O estudo identificou também uma correlação entre níquel e cobalto entre os EPTs presentes nas amostras, o que, adianta Rocha, sugere fontes de fabricação comum. Essa informação, segundo o pesquisador, é muito valiosa para a fiscalização da indústria de brinquedos porque aponta para um problema específico do processo produtivo que pode ser rastreado e corrigido. Outro resultado importante indica falta de controle de qualidade desse setor produtivo: a inconsistência no uso de bário, manganês e cobalto, elementos que mais variaram entre os 70 brinquedos analisados.
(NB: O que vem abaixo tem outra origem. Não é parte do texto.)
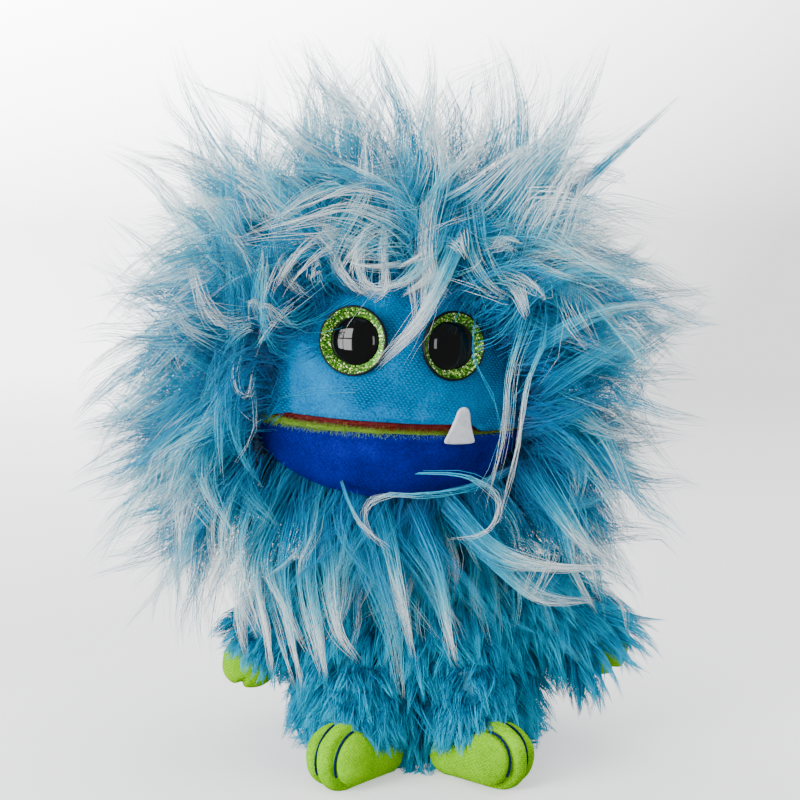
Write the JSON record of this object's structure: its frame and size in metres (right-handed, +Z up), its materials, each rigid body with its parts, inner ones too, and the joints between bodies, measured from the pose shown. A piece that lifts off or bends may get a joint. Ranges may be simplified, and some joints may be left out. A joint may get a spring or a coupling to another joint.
{
  "type": "moving mouth puppet",
  "caption": "Shaggy monster hand puppet with a hinged jaw, one felt fang, glittery plastic eyes and stuffed arms and legs, worn from below.",
  "frame": {"origin": "centre of the whole object's box on the surface it stands on", "axes": "+Z up, the face and the toes towards -Y, the fang on the +X side"},
  "size_m": [0.2079, 0.1617, 0.2511],
  "materials": {
    "teal_plush": "matte",
    "long_hair": "matte",
    "hair_backing": "matte",
    "face_velboa": "matte",
    "jaw_velboa": "matte",
    "stuffing": "matte",
    "lining": "matte",
    "board": "matte",
    "red_plush": "matte",
    "green_plush": "matte",
    "felt": "matte",
    "black_plastic": "gloss",
    "pupil_plastic": "gloss",
    "green_glitter": "gloss",
    "washer_plastic": "satin",
    "lime_velboa": "matte",
    "navy_thread": "satin"
  },
  "bodies": {
    "torso": {"body_front_plush": "teal_plush", "body_back_plush": "teal_plush", "belly_stuffing": "stuffing", "sleeve_lining": "lining", "hem_ring": "teal_plush"},
    "neck": {"neck_gusset": "teal_plush"},
    "head": {"head_stuffing": "stuffing", "face_panel": "face_velboa", "hood_left": "hair_backing", "hood_right": "hair_backing", "hood_back": "hair_backing", "hood_crown": "hair_backing", "mane_brow": "long_hair", "mane_left": "long_hair", "mane_right": "long_hair", "mane_back_left": "long_hair", "mane_back_right": "long_hair", "forelock": "long_hair", "upper_board": "board", "upper_cover": "red_plush", "mouth_fold": "red_plush", "finger_pocket": "lining", "eye_cup_left": "black_plastic", "eye_cup_right": "black_plastic", "eye_iris_left": "green_glitter", "eye_iris_right": "green_glitter", "eye_pupil_left": "pupil_plastic", "eye_pupil_right": "pupil_plastic", "eye_washer_left": "washer_plastic", "eye_washer_right": "washer_plastic"},
    "jaw": {"jaw_skin": "jaw_velboa", "jaw_stuffing": "stuffing", "jaw_board": "board", "jaw_cover": "green_plush", "thumb_pocket": "lining", "fang": "felt", "beard": "long_hair"},
    "arm_left": {"sleeve_left": "teal_plush", "arm_stuffing_left": "stuffing", "paw_left": "lime_velboa"},
    "leg_left": {"leg_plush_left": "teal_plush", "leg_stuffing_left": "stuffing", "foot_left": "lime_velboa", "toe_stitches_left": "navy_thread"},
    "arm_right": {"sleeve_right": "teal_plush", "arm_stuffing_right": "stuffing", "paw_right": "lime_velboa"},
    "leg_right": {"leg_plush_right": "teal_plush", "leg_stuffing_right": "stuffing", "foot_right": "lime_velboa", "toe_stitches_right": "navy_thread"}
  },
  "joints": [
    {"name": "neck_turn", "type": "hinge", "parent": "torso", "child": "neck", "pos_m": [0.004, 0.009, 0.094], "axis": [0, 0, 1], "range_deg": [-25, 25]},
    {"name": "head_nod", "type": "hinge", "parent": "neck", "child": "head", "pos_m": [0.004, 0.009, 0.094], "axis": [-0.9927, -0.1045, 0.0607], "range_deg": [-10, 14]},
    {"name": "jaw_hinge", "type": "hinge", "parent": "head", "child": "jaw", "pos_m": [-0.0015, -0.00487, 0.1284], "axis": [0.9927, 0.1045, -0.0607], "range_deg": [0, 28]},
    {"name": "shoulder_left", "type": "hinge", "parent": "torso", "child": "arm_left", "pos_m": [-0.0326, -0.004, 0.06], "axis": [0, 1, 0], "range_deg": [-8, 45], "stiffness_Nm_per_rad": 0.02},
    {"name": "shoulder_right", "type": "hinge", "parent": "torso", "child": "arm_right", "pos_m": [0.0546, -0.004, 0.06], "axis": [0, -1, 0], "range_deg": [-8, 45], "stiffness_Nm_per_rad": 0.02},
    {"name": "hip_left", "type": "hinge", "parent": "torso", "child": "leg_left", "pos_m": [-0.009, -0.0365, 0.03], "axis": [-1, 0, 0], "range_deg": [0, 50], "stiffness_Nm_per_rad": 0.02},
    {"name": "hip_right", "type": "hinge", "parent": "torso", "child": "leg_right", "pos_m": [0.031, -0.0365, 0.03], "axis": [-1, 0, 0], "range_deg": [0, 50], "stiffness_Nm_per_rad": 0.02}
  ]
}
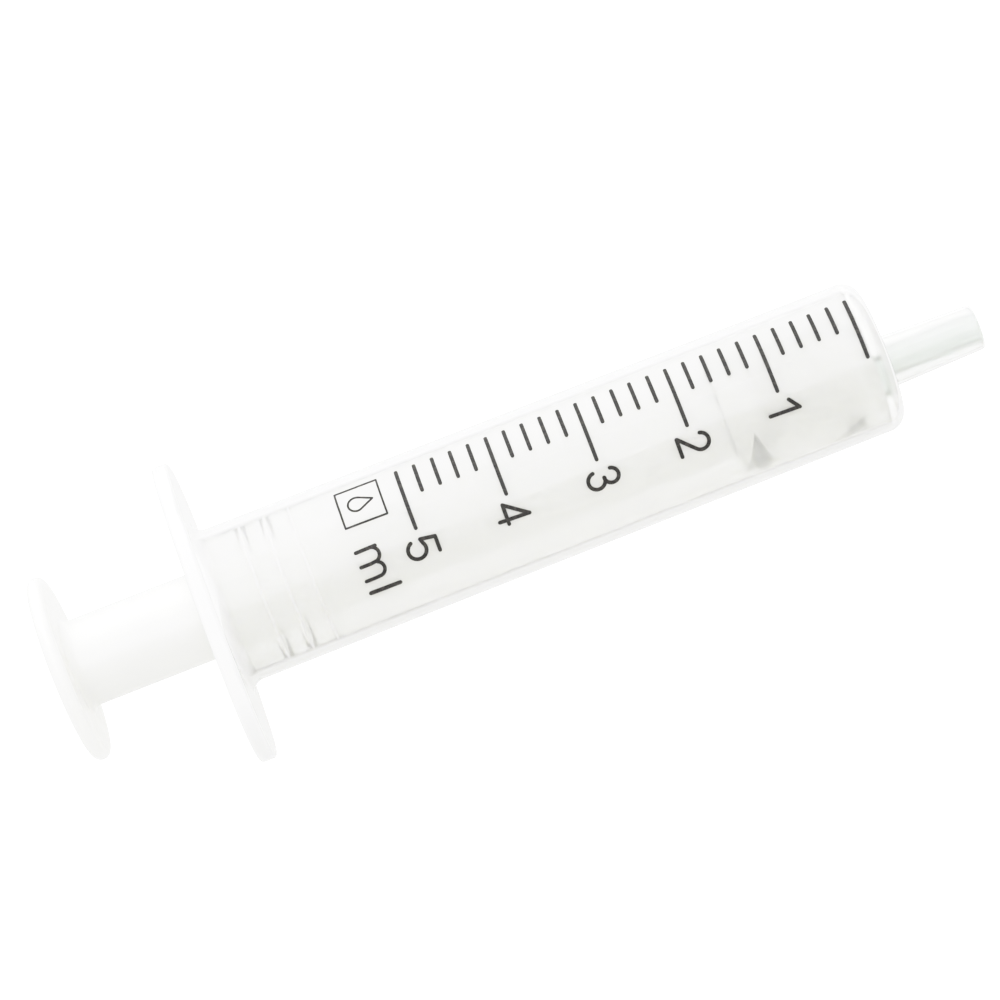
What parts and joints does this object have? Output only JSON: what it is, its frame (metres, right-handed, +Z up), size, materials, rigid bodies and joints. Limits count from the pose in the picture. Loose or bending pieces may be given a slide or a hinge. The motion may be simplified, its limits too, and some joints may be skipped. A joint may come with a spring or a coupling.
{
  "type": "oral syringe",
  "caption": "Oral syringe for liquid medicine: a translucent graduated barrel with finger flange and off-centre tapered nozzle, and a sliding tubular plunger with thumb rest and lipped piston.",
  "frame": {"origin": "middle of the whole object in X and Y, at its lowest point in Z (the bottom of the thumb rest)", "axes": "+X along the barrel towards the nozzle, +Z up through the middle of the printed scale, finger ears along +Y and -Y, nozzle off centre towards -Z"},
  "size_m": [0.0874, 0.0286, 0.0173],
  "materials": {
    "barrel_plastic": "translucent natural polypropylene, smooth moulded gloss",
    "plunger_plastic": "milky natural polyethylene, soft satin gloss",
    "piston_plastic": "milky natural polyethylene, smooth",
    "scale_ink": "dark brown-black printed ink"
  },
  "bodies": {
    "barrel": {"barrel": "barrel_plastic", "printed_scale": "scale_ink"},
    "plunger": {"plunger_rod": "plunger_plastic", "piston": "piston_plastic"}
  },
  "joints": [
    {"name": "plunger_slide", "type": "slide", "parent": "barrel", "child": "plunger", "axis": [1, 0, 0], "range_m": [-0.0418, 0.00145]}
  ]
}
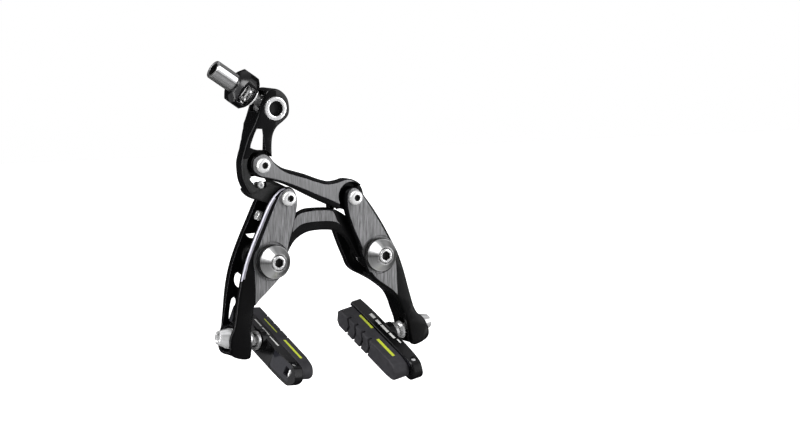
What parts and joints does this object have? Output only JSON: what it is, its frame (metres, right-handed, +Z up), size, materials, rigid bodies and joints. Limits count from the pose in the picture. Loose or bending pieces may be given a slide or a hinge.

Rocha afirma que os produtos que estão fora das regulamentações estabelecidas pelo Inmetro chegam facilmente aos consumidores. “O País enfrenta grandes desafios para controlar brinquedos importados, especialmente de locais com padrões de fabricação menos rigorosos”, diz. Mas, quando quase metade dos brinquedos analisados excede os limites para o bário, “isso é uma evidência direta de que a vigilância da rotina não está funcionando de forma adequada.”

Para o pesquisador, os resultados da pesquisa apontam soluções para o problema já que identifica os elementos mais problemáticos e as falhas na fiscalização. “Nesse estudo, oferecemos um framework científico que pode ser usado pelas autoridades para priorizar suas ações”, finaliza.